During the 1860s, steam engines improved with the adoption of double-expansion steam engines, which used 30–40% less coal than earlier models. The Royal Navy decided to switch to the double-expansion engine in 1871, and by 1875 they were widespread. However, this development alone was not enough to herald the end of the mast. Whether this was due to a conservative desire to retain sails, or was a rational response to the operational and strategic situation, is a matter of debate. A steam-only fleet would require a network of coaling stations worldwide, which would need to be fortified at great expense to stop them falling into enemy hands. Just as significantly, because of unsolved problems with the technology of the boilers which provided steam for the engines, the performance of double-expansion engines was rarely as good in practice as it was in theory. [Beeler, p.57–62]
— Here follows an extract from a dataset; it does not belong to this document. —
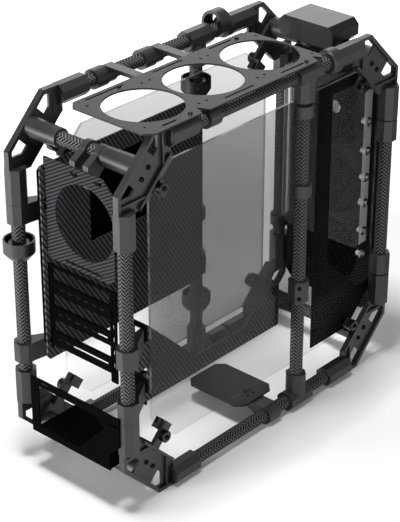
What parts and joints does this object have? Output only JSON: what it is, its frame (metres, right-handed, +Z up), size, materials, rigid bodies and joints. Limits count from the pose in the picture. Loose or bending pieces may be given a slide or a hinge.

During the 1870s the distinction grew between 'first-class ironclads' or 'battleships' on the one hand, and 'cruising ironclads' designed for long-range work on the other. The demands on first-class ironclads for very heavy armor and armament meant increasing displacement, which reduced speed under sail; and the fashion for turrets and barbettes made a sailing rig increasingly inconvenient. HMS "Inflexible", launched in 1876 but not commissioned until 1881, was the last British battleship to carry masts, and these were widely seen as a mistake. The start of the 1880s saw the end of sailing rig on ironclad battleships. [Beeler, p.54]

Sails persisted on 'cruising ironclads' for much longer. During the 1860s the French navy had produced the "Alma" and "La Galissoniere" classes as small, long-range ironclads as overseas cruisers [Sondhaus, p.88] and the British had responded with ships like "Swiftsure" of 1870. The Russian ship "General Admiral", laid down in 1870 and completed in 1875, was a model of a fast, long-range ironclad which was likely to be able to out-run and out-fight ships like "Swiftsure". Even the later HMS "Shannon", often described as the first British armored cruiser, would have been too slow to outrun "General Admiral". While "Shannon" was the last British ship with a retractable propellor, later armored cruisers of the 1870s retained sailing rig, sacrificing speed under steam in consequence. It took until 1881 for the Royal Navy to lay down a long-range armored warship capable of catching enemy commerce raiders, "Warspite", which was completed in 1888. [Beeler, p.194] While sailing rigs were obsolescent for all purposes by the end of the 1880s, rigged ships were in service until the early years of the 20th century.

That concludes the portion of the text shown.